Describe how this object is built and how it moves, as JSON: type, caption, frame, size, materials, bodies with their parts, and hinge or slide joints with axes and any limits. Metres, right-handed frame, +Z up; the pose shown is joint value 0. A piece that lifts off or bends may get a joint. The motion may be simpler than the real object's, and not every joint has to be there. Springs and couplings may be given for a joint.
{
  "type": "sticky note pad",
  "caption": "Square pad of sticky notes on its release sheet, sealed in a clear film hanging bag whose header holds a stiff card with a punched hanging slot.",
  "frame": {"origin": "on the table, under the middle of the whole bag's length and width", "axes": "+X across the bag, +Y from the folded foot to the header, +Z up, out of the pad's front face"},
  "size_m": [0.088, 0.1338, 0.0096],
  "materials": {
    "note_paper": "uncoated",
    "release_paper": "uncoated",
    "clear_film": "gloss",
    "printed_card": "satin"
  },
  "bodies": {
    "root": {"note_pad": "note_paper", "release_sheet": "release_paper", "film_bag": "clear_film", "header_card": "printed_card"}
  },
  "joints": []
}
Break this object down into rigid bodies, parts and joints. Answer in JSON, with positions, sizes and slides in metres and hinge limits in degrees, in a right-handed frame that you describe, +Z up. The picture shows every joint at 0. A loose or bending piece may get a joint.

★ ★ ★ ★ ★

• Job: Write the material out exactly, with nothing left out.

• Task response:
Describe how this object is built and how it moves, as JSON: type, caption, frame, size, materials, bodies with their parts, and hinge or slide joints with axes and any limits. Metres, right-handed frame, +Z up; the pose shown is joint value 0. A piece that lifts off or bends may get a joint. The motion may be simpler than the real object's, and not every joint has to be there. Springs and couplings may be given for a joint.
{
  "type": "sticky note pad",
  "caption": "Square pad of sticky notes on its release sheet, sealed in a clear film hanging bag whose header holds a stiff card with a punched hanging slot.",
  "frame": {"origin": "on the table, under the middle of the whole bag's length and width", "axes": "+X across the bag, +Y from the folded foot to the header, +Z up, out of the pad's front face"},
  "size_m": [0.088, 0.1338, 0.0096],
  "materials": {
    "note_paper": "uncoated",
    "release_paper": "uncoated",
    "clear_film": "gloss",
    "printed_card": "satin"
  },
  "bodies": {
    "root": {"note_pad": "note_paper", "release_sheet": "release_paper", "film_bag": "clear_film", "header_card": "printed_card"}
  },
  "joints": []
}
Break this object down into rigid bodies, parts and joints. Answer in JSON, with positions, sizes and slides in metres and hinge limits in degrees, in a right-handed frame that you describe, +Z up. The picture shows every joint at 0. A loose or bending piece may get a joint.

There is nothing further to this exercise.